Blame it on the Tetons by Modest Mouse

Blame it on the Tetons. Yeah, I need a scapegoat now.
No my dog won't bite you, though it had the right to.
You oughta give her credit cuz she knows I would've let it happen.

Blame it on the weekends. God I need a cola now.
Oh we mumble loudly, wear our shame so proudly.
Wore our blank expressions, trying to look interesting.
Blame it all on me cuz God I need a cold one now.

All them eager actors gladly taking credit
for the lines created by the people tucked away from sight
is just a window from the room we're bound to.
If you find a way out, oh would you just let me know how?
Would you just let me know how?

Blame it on the web but the spider's your problem now.
Language is for liquid that we're all dissolved in.
Great for solving problems, after it creates a problem.
Blame it on the Tetons. God, I need a scapegoat now.
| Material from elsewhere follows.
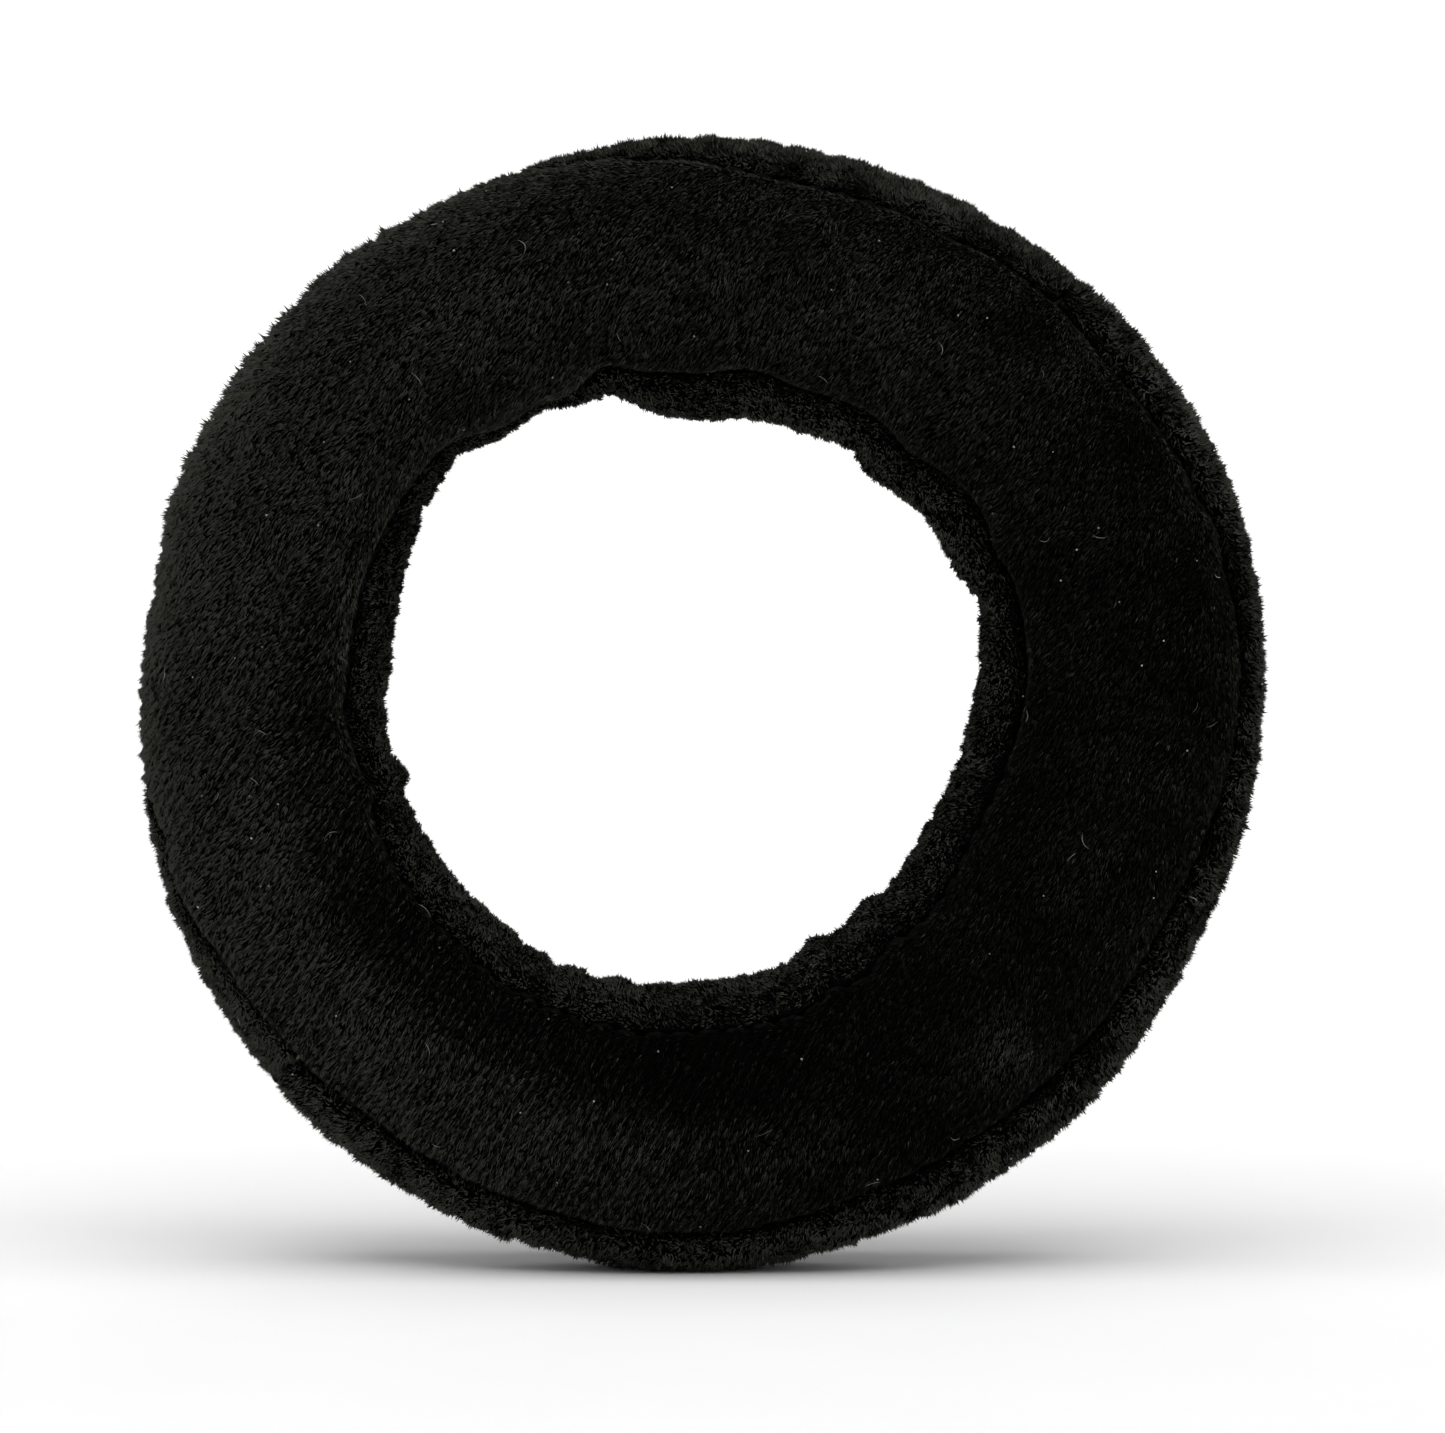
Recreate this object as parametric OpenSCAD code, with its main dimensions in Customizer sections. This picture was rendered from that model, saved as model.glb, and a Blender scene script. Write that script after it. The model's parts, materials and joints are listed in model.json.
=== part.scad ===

Everyone's a building burning
with no one to put the fire out.
Standing at the window looking out,
waiting for time to burn us down.
Everyone's an ocean drowning
with no one really to show how.
They might get a little better air
if they turned themselves into a cloud.

1 Comments:

Blogger Scott D. Meyer said...

A flood of memories come back thinking of the value of blaming the Tetons or the Black Star. As my roommate Paul remarked upon hearing your thoughts on blame (and Radiohead and Modest Mouse): "I want to quote that and own it. It's the sexiest thing I've heard in a long time." I don't know if I'd say sexy, but it was much appreciated. Hope all is well Brett. Thinking about you.